- _Set task_: Look for the string "this" and copy every line that has it.

"""

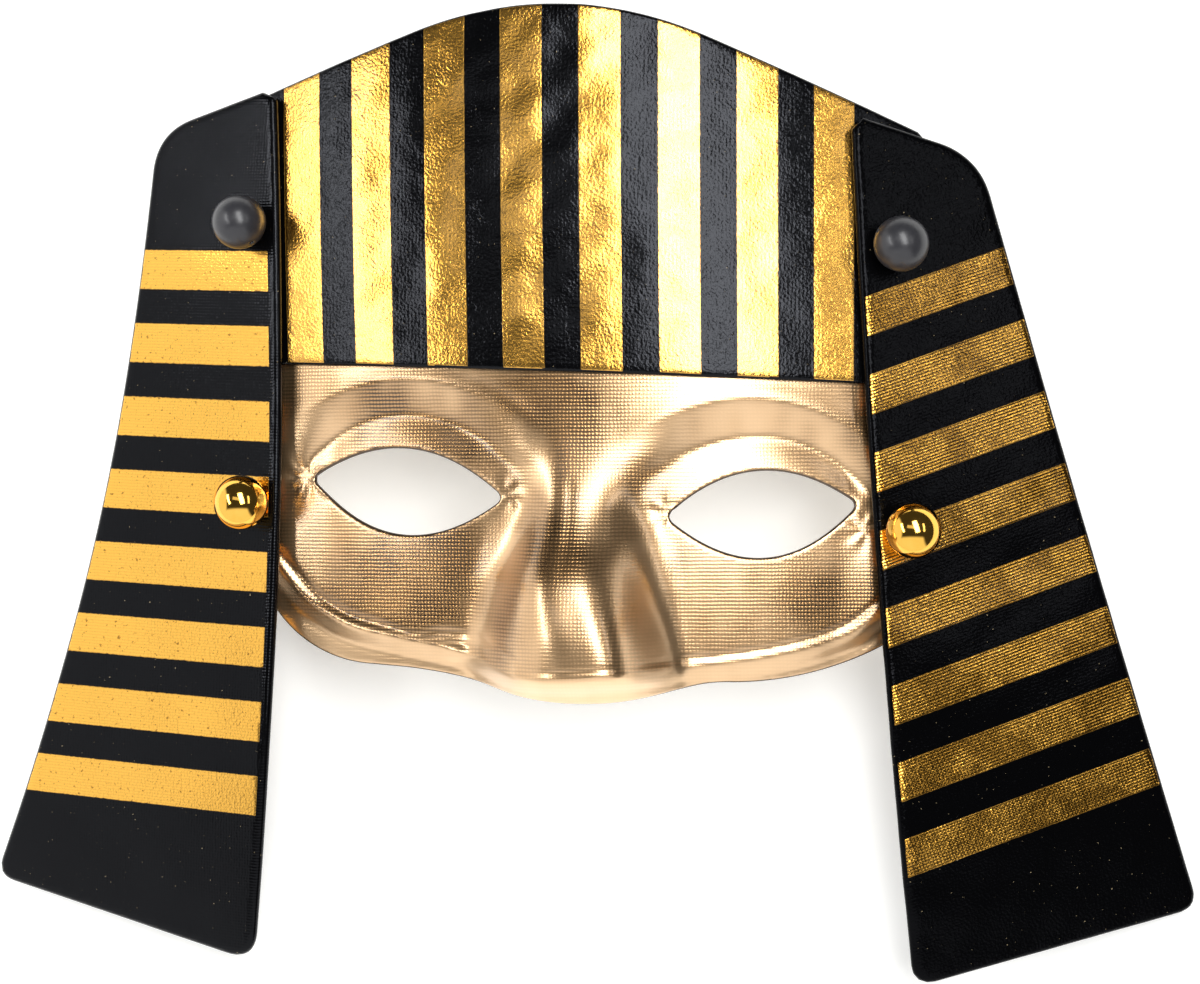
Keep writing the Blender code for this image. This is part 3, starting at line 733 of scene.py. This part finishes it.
# Gold lame: a fine polyester knit with metal foil bonded to it, stretched over the moulded shell.
# To the eye: a soft metallic gloss under clear film. Where the knit is slack each stitch is a small pillow
# with darker thread between, and where it is pulled tight the foil is smooth and paler. The darker colour
# is partly
# painted shade: the slack patches lie where the face is in shade and dark reflection, and the hollows are
# darkened too.
lame = {
    "foil": linear("F6CD9C"), "foilSlackAndShade": linear("C59863"), "threadAndShade": linear("38260F"),
    "cutEdgeAndShade": linear("4A3620"),
    "gloss": {"Metallic": 0.94, "Coat Weight": 1.0, "Coat Roughness": 0.22, "Coat IOR": 1.6},
    "roughness": 0.27, "tightRoughness": 0.31, "ribPitch": 0.95, "stitchPitch": 0.95,
    "pillow": 0.05, "stitchShare": 0.55, "tightShare": 0.22,  # relief in mm, and shares of it
    "glintScale": 1500.0, "glintShare": 0.45, "patchScale": 60.0,
    # ramps: start and end, then the values there
    "hollowsAndShade": (0.62, 0.1, 0.0, 0.95), "patches": (0.38, 0.58, 0.5, 1.0), "slackShade": (0.0, 0.8, 1.0, 0.06),
    "cut": (0.3, 0.05),
}


def lameMaterial():
    material, tree, shader = newMaterial("gold lame knit", lame["gloss"])
    cloth, tight = flatCloth(tree), pointValue(tree, "tight")
    # each stitch is a pillow with a glint of its own, and both flatten where the knit is tight
    ribs, stitches = clothRelief(tree, cloth, lame["ribPitch"], lame["stitchPitch"], "Y")
    pillow = combine(tree, "MULTIPLY_ADD", stitches, lame["stitchShare"], 1 - lame["stitchShare"])
    knit = combine(tree, "MULTIPLY", ribs, pillow)
    glint = noise(tree, cloth, lame["glintScale"], 2.0)
    grainy = combine(tree, "MULTIPLY_ADD", glint, lame["glintShare"], knit)
    height = combine(tree, "MULTIPLY", grainy, ramp(tree, tight, low=1.0, high=lame["tightShare"]))
    # dark colour in the hollows between stitches, in patches and mostly where the knit is slack: partly
    # dark thread, partly painted shade in the hollows and the slack patches
    hollowsAndShade = ramp(tree, knit, *lame["hollowsAndShade"])
    patches = ramp(tree, noise(tree, cloth, lame["patchScale"], 4.0), *lame["patches"])
    shown = combine(tree, "MULTIPLY", hollowsAndShade, patches)
    threadsAndShade = combine(tree, "MULTIPLY", shown, ramp(tree, tight, *lame["slackShade"]))
    tone = blend(tree, tight, lame["foilSlackAndShade"], lame["foil"])
    knitted = blend(tree, threadsAndShade, tone, lame["threadAndShade"])
    # the cut edges and eye holes turn dark brown: partly the raw cut edge, partly painted shade along the
    # edge
    cut = ramp(tree, pointValue(tree, "margin"), *lame["cut"])
    feed(tree, shader, {
        "Base Color": blend(tree, cut, knitted, lame["cutEdgeAndShade"]),
        "Roughness": ramp(tree, tight, low=lame["roughness"], high=lame["tightRoughness"]),
        "Normal": bump(tree, height, lame["pillow"]),
    })
    return material


# Striped cloth: black coated knit with stripes of hot-pressed gold foil.
# To the eye: the foil stands a hair above the cloth and is close to a mirror, broken by stitches, specks
# and soft dents. The black has a low plastic sheen with lint and foil dust on it.
foilCloth = {
    "gold": linear("FFC254"), "goldWornAndShaded": linear("8C6322"),
    "black": linear("050506"), "dust": linear("A89878"), "sheenTint": linear("F0F4FF"),
    "coatRoughness": 0.2, "coatIndex": 1.8,
    # a stripe's edge is soft over this share of the pitch, and shaken by a fine noise; the foil's step; and
    # the black band along the cloth's edges, painted shade on the turned edge, and its fade
    "edgeShare": 0.012, "edgeShake": 0.016, "foilStep": 1.2, "plainShadedEdge": 0.35, "plainFade": 0.15,
    "speckScale": 900.0, "grainScale": 1300.0,
    # ramps: start and end, then the values there
    "dusty": (0.735, 0.76, 0.0, 0.8), "hollow": (0.7, 0.1), "dentShade": (0.57, 0.43), "rubbed": (0.08, 0.8),
}


def foilMask(tree, cloth, share):
    # 1 on the foil and 0 on the black between. The foil starts a little inside the cloth's edge, leaving a
    # black band there as painted shade along the turned edge; on the left lappet's inner side it also stops
    # short as on the real cloth
    shake = noise(tree, cloth, foilCloth["speckScale"], 1.0)
    shaken = combine(tree, "MULTIPLY_ADD", shake, foilCloth["edgeShake"], pointValue(tree, "stripe"))
    across = combine(tree, "FRACT", shaken)
    edge, plain = foilCloth["edgeShare"], foilCloth["plainShadedEdge"]
    opens, closes = ramp(tree, across, 0.0, edge), ramp(tree, across, share + edge, share)
    reached = ramp(tree, pointValue(tree, "inset"), plain, plain + foilCloth["plainFade"])
    return combine(tree, "MULTIPLY", combine(tree, "MULTIPLY", opens, closes), reached)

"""

- _Finished answer_:
Keep writing the Blender code for this image. This is part 3, starting at line 733 of scene.py. This part finishes it.
    # a stripe's edge is soft over this share of the pitch, and shaken by a fine noise; the foil's step; and